The Manet portrait of Charles Baudelaire, dated 1862, is exquisite, ironical, subtle, enigmatical, astonishing; He has arrested the head and shoulders of the poet in an instant's vision; the outlines are definite, clear, severe, and simple. One sees the eager head thrust forward, as if the man were actually walking; the fine and delicate nose, voluptuously dilated in the nostrils, seems to breathe in vague perfumes; the mouth, half-seen, has a touch of his malicious irony; the right eye shines vividly in a fixed glance, those eyes that had the colour of Spanish tobacco. Over the long, waving hair, that seems to be swept backward by the wind, is placed, with unerring skill, at the exact angle, that top-hat that Baudelaire had to have expressly made to fit the size of his head. Around his long neck is just seen the white soft collar of his shirt, with a twisted tie in front. In this picture one sees the inspired poet, with distinct touches of this strong piece of thinking flesh and blood. And Manet indicates, I think, that glimpse of the soul which one needs in a perfect likeness.

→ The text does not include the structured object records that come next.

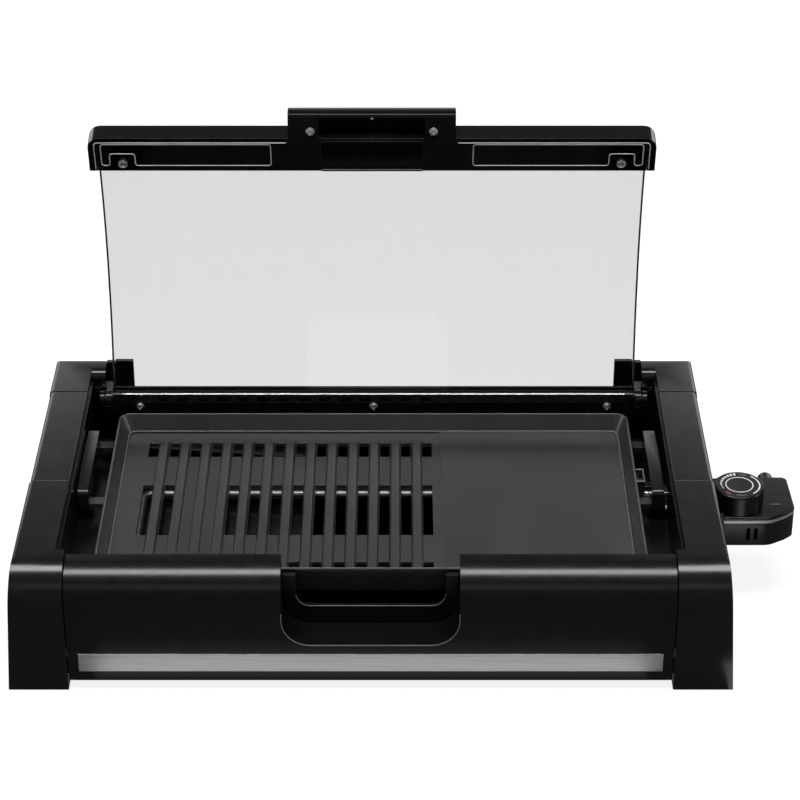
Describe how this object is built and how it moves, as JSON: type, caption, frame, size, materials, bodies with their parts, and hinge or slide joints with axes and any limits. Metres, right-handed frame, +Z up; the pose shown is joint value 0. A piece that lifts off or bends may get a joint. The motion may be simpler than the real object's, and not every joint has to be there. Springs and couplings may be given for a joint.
{
  "type": "electric indoor grill",
  "caption": "Electric indoor grill: ribbed and flat plate in a black base, hinged curved glass lid, pull-out drip tray and plug-in thermostat control.",
  "frame": {"origin": "centre of the bounding box, on the worktop", "axes": "+X to the side that carries the plug-in control, -Y towards the front panel, +Z up"},
  "size_m": [0.6194, 0.325, 0.3587],
  "materials": {
    "satin_black_plastic": "fine satin moulding",
    "gloss_black_plastic": "polished moulding",
    "non_stick_coating": "dark non-stick coating on die-cast aluminium",
    "black_enamel": "glossy black enamel on steel sheet",
    "brushed_steel": "brushed along its length",
    "bright_steel": "plain bright steel",
    "heater_steel": "dull tube steel",
    "clear_glass": "clear tempered glass",
    "black_rubber": "moulded rubber",
    "white_ceramic": "unglazed",
    "contact_brass": "plain",
    "seal_grey_rubber": "thin seal"
  },
  "bodies": {
    "base": {"left_front_leg": "satin_black_plastic", "right_front_leg": "satin_black_plastic", "left_carry_grip": "satin_black_plastic", "right_carry_grip": "satin_black_plastic", "left_hinge_housing": "satin_black_plastic", "right_hinge_housing": "satin_black_plastic", "front_panel": "gloss_black_plastic", "front_trim_strip": "brushed_steel", "rear_panel": "satin_black_plastic", "bottom_cover": "satin_black_plastic", "basin": "black_enamel", "drip_guide": "black_enamel", "left_tray_rail": "black_enamel", "right_tray_rail": "black_enamel", "plate_pads": "black_rubber", "left_hinge_bracket": "black_enamel", "right_hinge_bracket": "black_enamel", "foot_pads": "black_rubber", "cover_screws": "bright_steel", "bracket_screws": "black_enamel"},
    "plate": {"grill_plate": "non_stick_coating", "left_plate_handle": "satin_black_plastic", "right_plate_handle": "satin_black_plastic", "plate_handle_screws": "bright_steel", "heating_element": "heater_steel", "element_clips": "heater_steel", "terminal_shroud": "bright_steel", "terminal_insulator": "white_ceramic", "terminal_pins": "bright_steel"},
    "tray": {"drip_tray": "black_enamel", "tray_front": "gloss_black_plastic", "tray_rivets": "bright_steel"},
    "lid": {"lid_glass": "clear_glass", "lid_front_trim": "gloss_black_plastic", "lid_front_strip": "gloss_black_plastic", "lid_rear_trim": "gloss_black_plastic", "lid_rear_clamp": "gloss_black_plastic", "glass_seals": "seal_grey_rubber", "lid_handle_bracket": "gloss_black_plastic", "lid_handle_grip": "gloss_black_plastic", "lid_strip_screws": "bright_steel", "lid_clamp_screws": "bright_steel", "lid_handle_screws": "bright_steel", "left_hinge_arm": "black_enamel", "right_hinge_arm": "black_enamel", "hinge_pins": "black_enamel"},
    "control": {"control_lower_housing": "satin_black_plastic", "control_upper_housing": "satin_black_plastic", "control_trim_band": "brushed_steel", "sensor_rod": "bright_steel", "contact_leaves": "contact_brass", "thermostat_block": "white_ceramic", "control_screws": "bright_steel", "cord_gland": "satin_black_plastic"},
    "knob": {"knob": "gloss_black_plastic", "knob_shaft": "bright_steel"}
  },
  "joints": [
    {"name": "lid_hinge", "type": "hinge", "parent": "base", "child": "lid", "pos_m": [-0.02975, 0.1215, 0.093], "axis": [-1, 0, 0], "range_deg": [-90, 0]},
    {"name": "plate_lift", "type": "slide", "parent": "base", "child": "plate", "axis": [0, 0, 1], "range_m": [0, 0.1]},
    {"name": "tray_slide", "type": "slide", "parent": "base", "child": "tray", "axis": [0, -1, 0], "range_m": [0, 0.2]},
    {"name": "control_unplug", "type": "slide", "parent": "base", "child": "control", "axis": [1, 0, 0], "range_m": [0, 0.165]},
    {"name": "knob_turn", "type": "hinge", "parent": "control", "child": "knob", "pos_m": [0.26475, -0.0208, 0.09], "axis": [0, 0, 1], "range_deg": [-270, 0]}
  ]
}
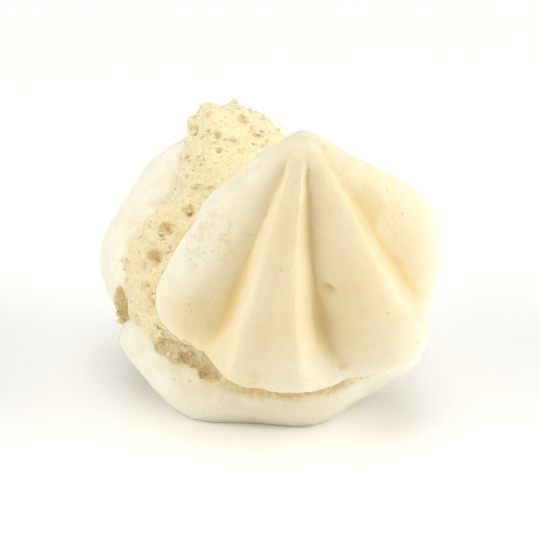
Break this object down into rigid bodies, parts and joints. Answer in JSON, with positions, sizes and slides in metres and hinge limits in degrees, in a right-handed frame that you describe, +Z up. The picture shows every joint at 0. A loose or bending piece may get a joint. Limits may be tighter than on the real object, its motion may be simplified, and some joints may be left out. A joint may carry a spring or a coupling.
{
  "type": "meringue cookie",
  "caption": "Double meringue: a tall star-piped kiss stuck base to base on a squat piped shell, with a torn crumbly seam, resting on a small flat spot.",
  "frame": {"origin": "on the table, in the middle of the flat spot that the cookie rests on", "axes": "+Z up, -Y towards the front, where the upper shell's tip leans, +X to the right"},
  "size_m": [0.0506, 0.056, 0.0503],
  "materials": {
    "baked_meringue": "matt, dry, fine-grained, with a torn porous seam"
  },
  "bodies": {
    "root": {"meringue": "baked_meringue"}
  },
  "joints": []
}
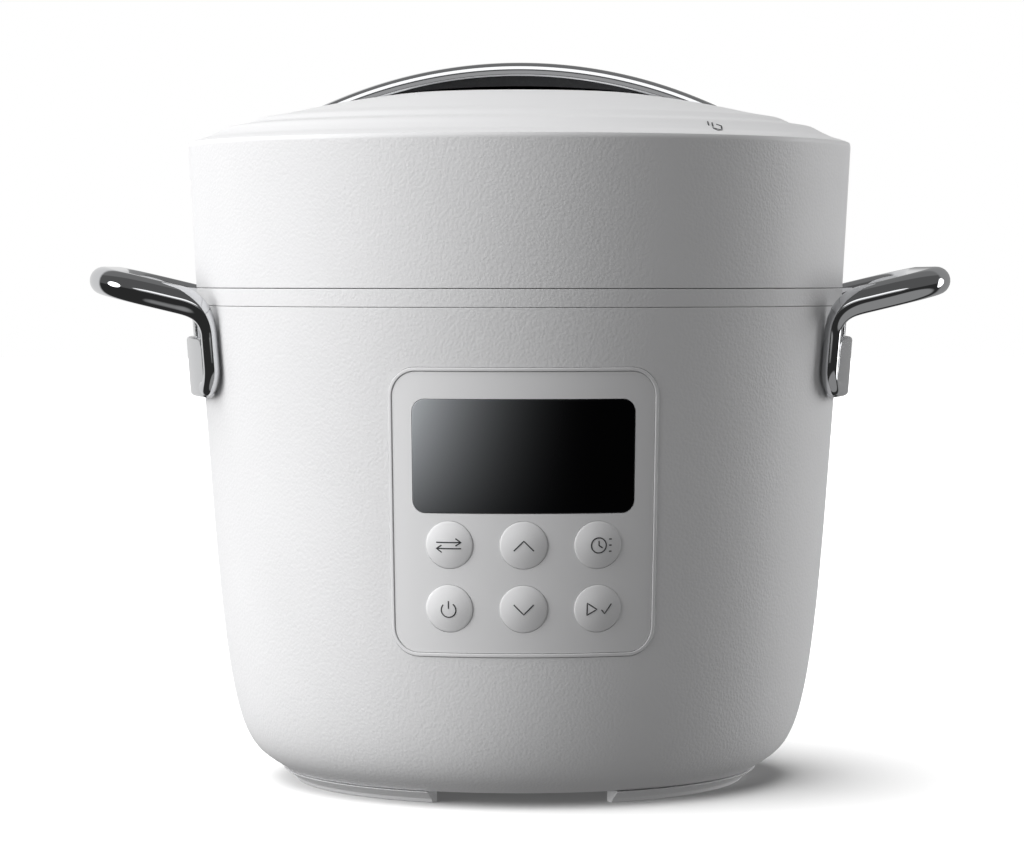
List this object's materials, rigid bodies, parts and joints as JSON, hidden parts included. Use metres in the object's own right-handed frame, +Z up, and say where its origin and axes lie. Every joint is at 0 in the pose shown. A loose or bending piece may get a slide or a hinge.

In the one done in 1865, the pride of youth, the dandy, the vivid profile, have disappeared. Here, as if in an eternal aspect, Baudelaire is shown. There is his tragic mask; the glory of the eyes, that seem to defy life, to defy death, seems enormous, almost monstrous. The lips are closed tightly together, in their long, sinuous line, almost as if Leonardo da Vinci had stamped them with his immortality. The genius of Manet has shown the genius of Baudelaire in a gigantic shadow; the whole face surging out of that dark shadow; and the soul is there!

In the portrait by Carjat, his face and his eyes are contorted as if in a terrible rage; the whole face seems drawn upward and downward in a kind of convulsion; and the aspect, one confesses, shows a degraded type, as if all the vices he had never committed looked out of his eyes in a wild revolt.

It is in the mask of Baudelaire done by Zachari Astruc that I find almost the ethereal beauty, the sensitive nerves, the drawn lines, of the death-mask of Keats; only, more tragic. It looks out on one as a carved image, perfect in outline, implacable, restless, sensual; and, in that agonized face, what imagination, what enormous vitality, what strange subtlety, what devouring energy! It might be the face of a Roman Emperor, refined, century by century, from the ghastly face of Nero, the dissolute face of Caligula, to this most modern of poets.